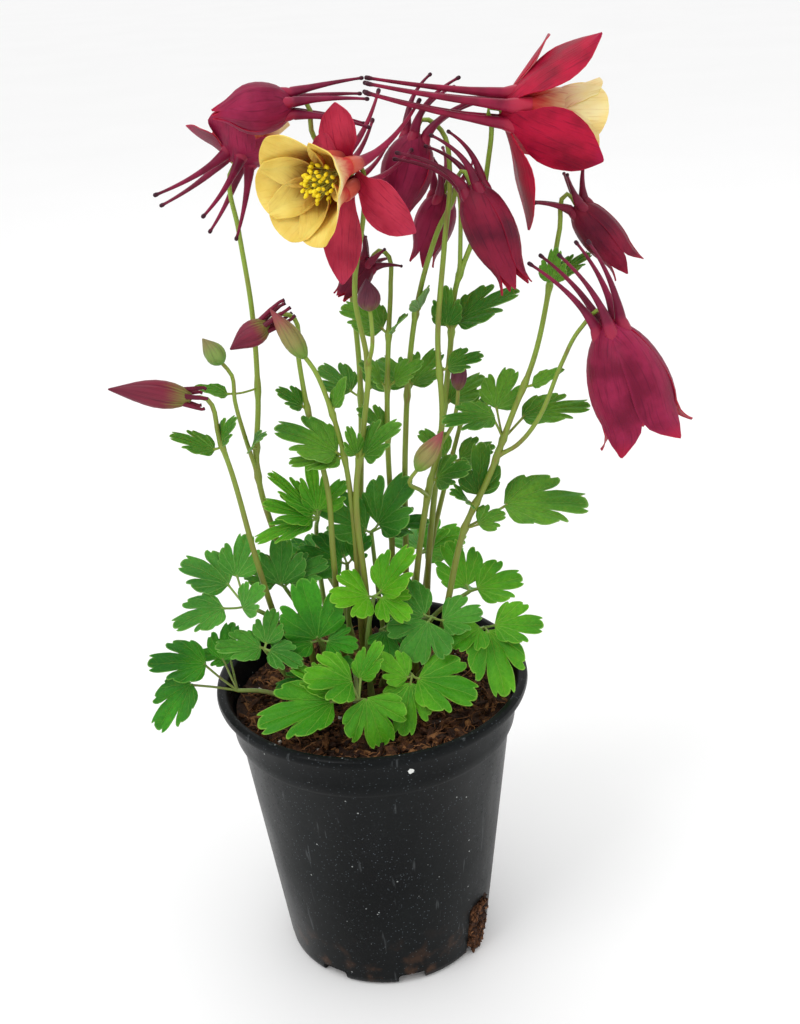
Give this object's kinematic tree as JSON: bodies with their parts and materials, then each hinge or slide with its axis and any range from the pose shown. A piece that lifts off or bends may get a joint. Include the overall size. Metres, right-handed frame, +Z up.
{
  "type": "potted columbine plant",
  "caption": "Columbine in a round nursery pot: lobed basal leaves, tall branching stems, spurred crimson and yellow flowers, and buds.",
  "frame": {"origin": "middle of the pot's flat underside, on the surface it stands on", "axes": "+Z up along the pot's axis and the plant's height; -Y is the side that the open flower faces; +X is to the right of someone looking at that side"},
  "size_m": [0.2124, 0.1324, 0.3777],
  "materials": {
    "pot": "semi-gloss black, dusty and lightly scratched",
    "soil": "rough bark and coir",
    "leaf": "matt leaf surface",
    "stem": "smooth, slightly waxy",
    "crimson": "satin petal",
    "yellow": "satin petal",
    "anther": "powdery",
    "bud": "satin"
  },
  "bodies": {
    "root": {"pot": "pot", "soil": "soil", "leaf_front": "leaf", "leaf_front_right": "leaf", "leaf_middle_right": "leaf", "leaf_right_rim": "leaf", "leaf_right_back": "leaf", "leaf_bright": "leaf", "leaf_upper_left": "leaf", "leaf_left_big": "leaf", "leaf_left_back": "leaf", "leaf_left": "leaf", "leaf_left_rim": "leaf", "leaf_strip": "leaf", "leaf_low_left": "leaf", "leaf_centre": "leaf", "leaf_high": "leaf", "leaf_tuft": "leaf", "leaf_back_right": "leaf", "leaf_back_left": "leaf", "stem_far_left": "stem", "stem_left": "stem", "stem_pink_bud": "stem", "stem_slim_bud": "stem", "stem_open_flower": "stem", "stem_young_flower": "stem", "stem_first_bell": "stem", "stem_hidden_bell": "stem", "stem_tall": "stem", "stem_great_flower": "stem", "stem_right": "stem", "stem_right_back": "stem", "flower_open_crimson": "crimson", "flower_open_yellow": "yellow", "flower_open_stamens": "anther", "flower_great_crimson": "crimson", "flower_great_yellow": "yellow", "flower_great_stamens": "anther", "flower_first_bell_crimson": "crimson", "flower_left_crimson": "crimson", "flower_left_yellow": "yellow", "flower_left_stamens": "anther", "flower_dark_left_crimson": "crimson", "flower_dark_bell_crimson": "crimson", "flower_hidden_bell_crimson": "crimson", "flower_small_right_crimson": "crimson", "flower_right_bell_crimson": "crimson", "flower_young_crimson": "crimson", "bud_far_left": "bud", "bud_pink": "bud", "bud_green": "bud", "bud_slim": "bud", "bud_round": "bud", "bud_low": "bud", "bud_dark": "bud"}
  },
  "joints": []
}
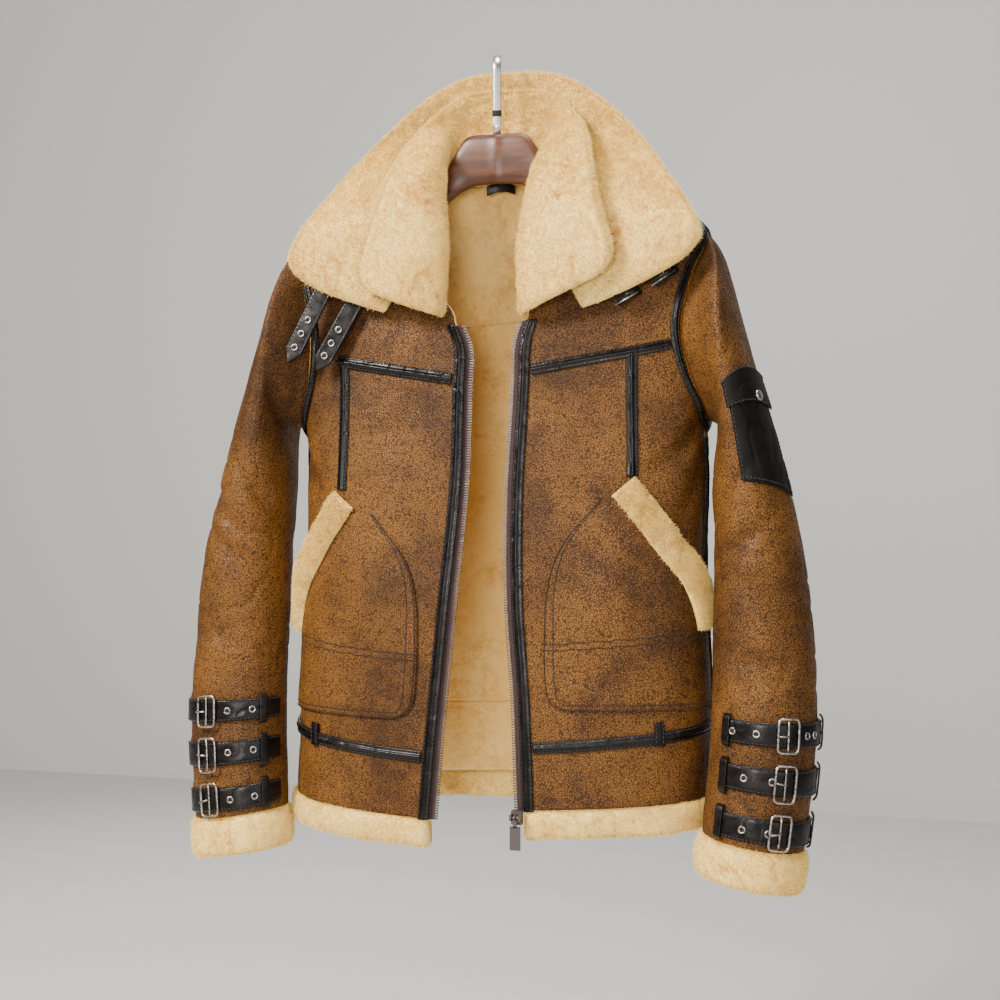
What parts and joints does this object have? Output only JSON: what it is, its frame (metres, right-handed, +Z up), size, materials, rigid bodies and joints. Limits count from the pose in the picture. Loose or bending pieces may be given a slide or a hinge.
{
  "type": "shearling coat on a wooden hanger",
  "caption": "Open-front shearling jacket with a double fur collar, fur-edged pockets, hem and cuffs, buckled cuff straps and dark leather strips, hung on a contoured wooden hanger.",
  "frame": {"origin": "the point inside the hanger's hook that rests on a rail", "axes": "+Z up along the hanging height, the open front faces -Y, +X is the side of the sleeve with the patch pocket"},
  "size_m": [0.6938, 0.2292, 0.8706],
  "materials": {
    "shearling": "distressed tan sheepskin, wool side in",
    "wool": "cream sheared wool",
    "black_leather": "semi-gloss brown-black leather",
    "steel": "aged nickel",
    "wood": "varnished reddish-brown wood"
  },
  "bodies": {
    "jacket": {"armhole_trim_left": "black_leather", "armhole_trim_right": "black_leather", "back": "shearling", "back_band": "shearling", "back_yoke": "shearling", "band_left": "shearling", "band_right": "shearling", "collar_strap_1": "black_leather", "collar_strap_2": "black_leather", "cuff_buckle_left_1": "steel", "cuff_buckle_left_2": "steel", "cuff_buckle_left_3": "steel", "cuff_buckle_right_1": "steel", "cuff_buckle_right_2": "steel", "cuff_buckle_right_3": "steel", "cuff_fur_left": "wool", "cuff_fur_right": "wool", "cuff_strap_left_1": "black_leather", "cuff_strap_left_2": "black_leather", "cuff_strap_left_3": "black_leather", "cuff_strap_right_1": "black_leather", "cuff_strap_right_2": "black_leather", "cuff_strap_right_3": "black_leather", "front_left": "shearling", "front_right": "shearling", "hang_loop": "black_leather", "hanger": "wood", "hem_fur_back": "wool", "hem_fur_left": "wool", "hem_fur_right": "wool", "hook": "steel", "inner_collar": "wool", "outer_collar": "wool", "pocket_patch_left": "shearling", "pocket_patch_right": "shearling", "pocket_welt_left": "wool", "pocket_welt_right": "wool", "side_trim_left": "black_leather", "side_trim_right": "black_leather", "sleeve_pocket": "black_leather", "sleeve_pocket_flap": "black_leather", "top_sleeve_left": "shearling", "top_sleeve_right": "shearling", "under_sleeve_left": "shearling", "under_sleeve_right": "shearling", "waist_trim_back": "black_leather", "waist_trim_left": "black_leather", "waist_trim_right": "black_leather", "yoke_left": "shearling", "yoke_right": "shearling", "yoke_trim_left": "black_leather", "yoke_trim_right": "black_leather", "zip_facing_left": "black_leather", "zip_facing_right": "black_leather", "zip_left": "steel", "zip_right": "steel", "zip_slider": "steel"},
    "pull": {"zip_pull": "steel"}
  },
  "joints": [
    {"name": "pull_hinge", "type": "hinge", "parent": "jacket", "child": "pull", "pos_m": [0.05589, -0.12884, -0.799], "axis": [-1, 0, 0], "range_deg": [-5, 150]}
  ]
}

Goal:
Identify and extract each line of the listing that contains "with".

Exercise result:
Give this object's kinematic tree as JSON: bodies with their parts and materials, then each hinge or slide with its axis and any range from the pose shown. A piece that lifts off or bends may get a joint. Include the overall size. Metres, right-handed frame, +Z up.
  "caption": "Open-front shearling jacket with a double fur collar, fur-edged pockets, hem and cuffs, buckled cuff straps and dark leather strips, hung on a contoured wooden hanger.",
  "frame": {"origin": "the point inside the hanger's hook that rests on a rail", "axes": "+Z up along the hanging height, the open front faces -Y, +X is the side of the sleeve with the patch pocket"},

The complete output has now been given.